What is expected: Look over the lines below. Report each one that includes the string "joints".

Records supplied:
☆ ☆ ☆

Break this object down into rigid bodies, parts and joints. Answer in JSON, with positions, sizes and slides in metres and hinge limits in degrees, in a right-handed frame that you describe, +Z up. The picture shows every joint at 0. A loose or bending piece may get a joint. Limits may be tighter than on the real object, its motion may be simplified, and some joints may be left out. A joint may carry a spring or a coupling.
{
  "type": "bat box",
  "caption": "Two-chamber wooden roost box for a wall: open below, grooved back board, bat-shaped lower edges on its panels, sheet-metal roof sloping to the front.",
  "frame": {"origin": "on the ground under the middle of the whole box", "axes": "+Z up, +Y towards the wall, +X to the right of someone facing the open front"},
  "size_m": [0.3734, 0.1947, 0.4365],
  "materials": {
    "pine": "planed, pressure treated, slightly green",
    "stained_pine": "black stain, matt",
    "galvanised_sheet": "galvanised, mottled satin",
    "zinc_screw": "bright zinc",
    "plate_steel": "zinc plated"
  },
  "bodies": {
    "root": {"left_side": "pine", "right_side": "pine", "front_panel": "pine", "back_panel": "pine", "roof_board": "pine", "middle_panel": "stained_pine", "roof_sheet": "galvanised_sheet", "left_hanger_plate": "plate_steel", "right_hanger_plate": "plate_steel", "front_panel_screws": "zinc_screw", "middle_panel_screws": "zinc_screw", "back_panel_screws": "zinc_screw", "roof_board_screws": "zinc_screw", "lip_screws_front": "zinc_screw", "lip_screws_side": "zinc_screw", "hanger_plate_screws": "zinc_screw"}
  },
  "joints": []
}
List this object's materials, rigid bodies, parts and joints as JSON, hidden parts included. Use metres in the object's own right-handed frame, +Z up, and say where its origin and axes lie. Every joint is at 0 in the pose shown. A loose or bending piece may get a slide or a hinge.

☆ ☆ ☆

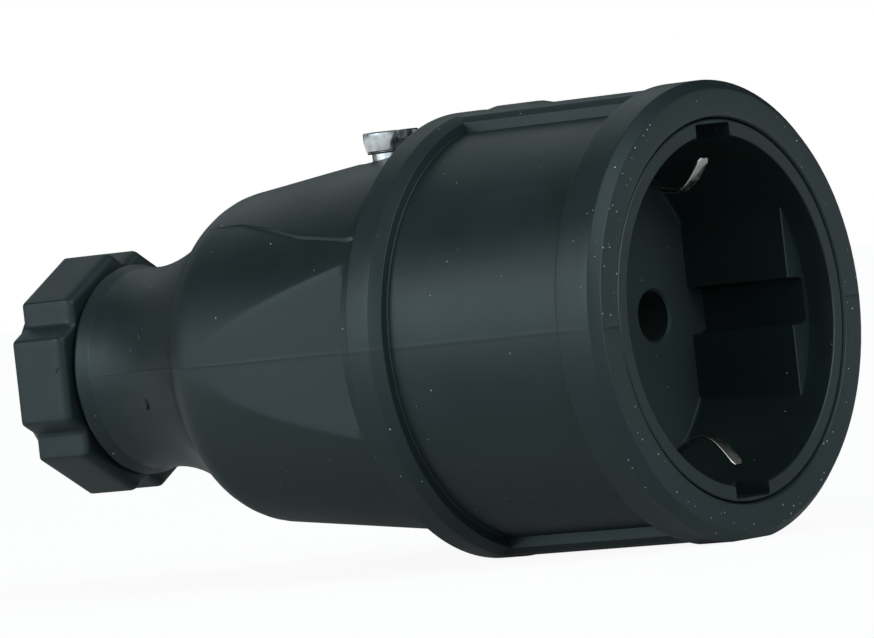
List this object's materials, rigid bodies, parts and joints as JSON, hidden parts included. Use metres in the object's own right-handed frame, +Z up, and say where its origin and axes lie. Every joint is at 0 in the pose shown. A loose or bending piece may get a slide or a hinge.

☆ ☆ ☆

Result of this task:
Break this object down into rigid bodies, parts and joints. Answer in JSON, with positions, sizes and slides in metres and hinge limits in degrees, in a right-handed frame that you describe, +Z up. The picture shows every joint at 0. A loose or bending piece may get a joint. Limits may be tighter than on the real object, its motion may be simplified, and some joints may be left out. A joint may carry a spring or a coupling.
  "joints": []
List this object's materials, rigid bodies, parts and joints as JSON, hidden parts included. Use metres in the object's own right-handed frame, +Z up, and say where its origin and axes lie. Every joint is at 0 in the pose shown. A loose or bending piece may get a slide or a hinge.
List this object's materials, rigid bodies, parts and joints as JSON, hidden parts included. Use metres in the object's own right-handed frame, +Z up, and say where its origin and axes lie. Every joint is at 0 in the pose shown. A loose or bending piece may get a slide or a hinge.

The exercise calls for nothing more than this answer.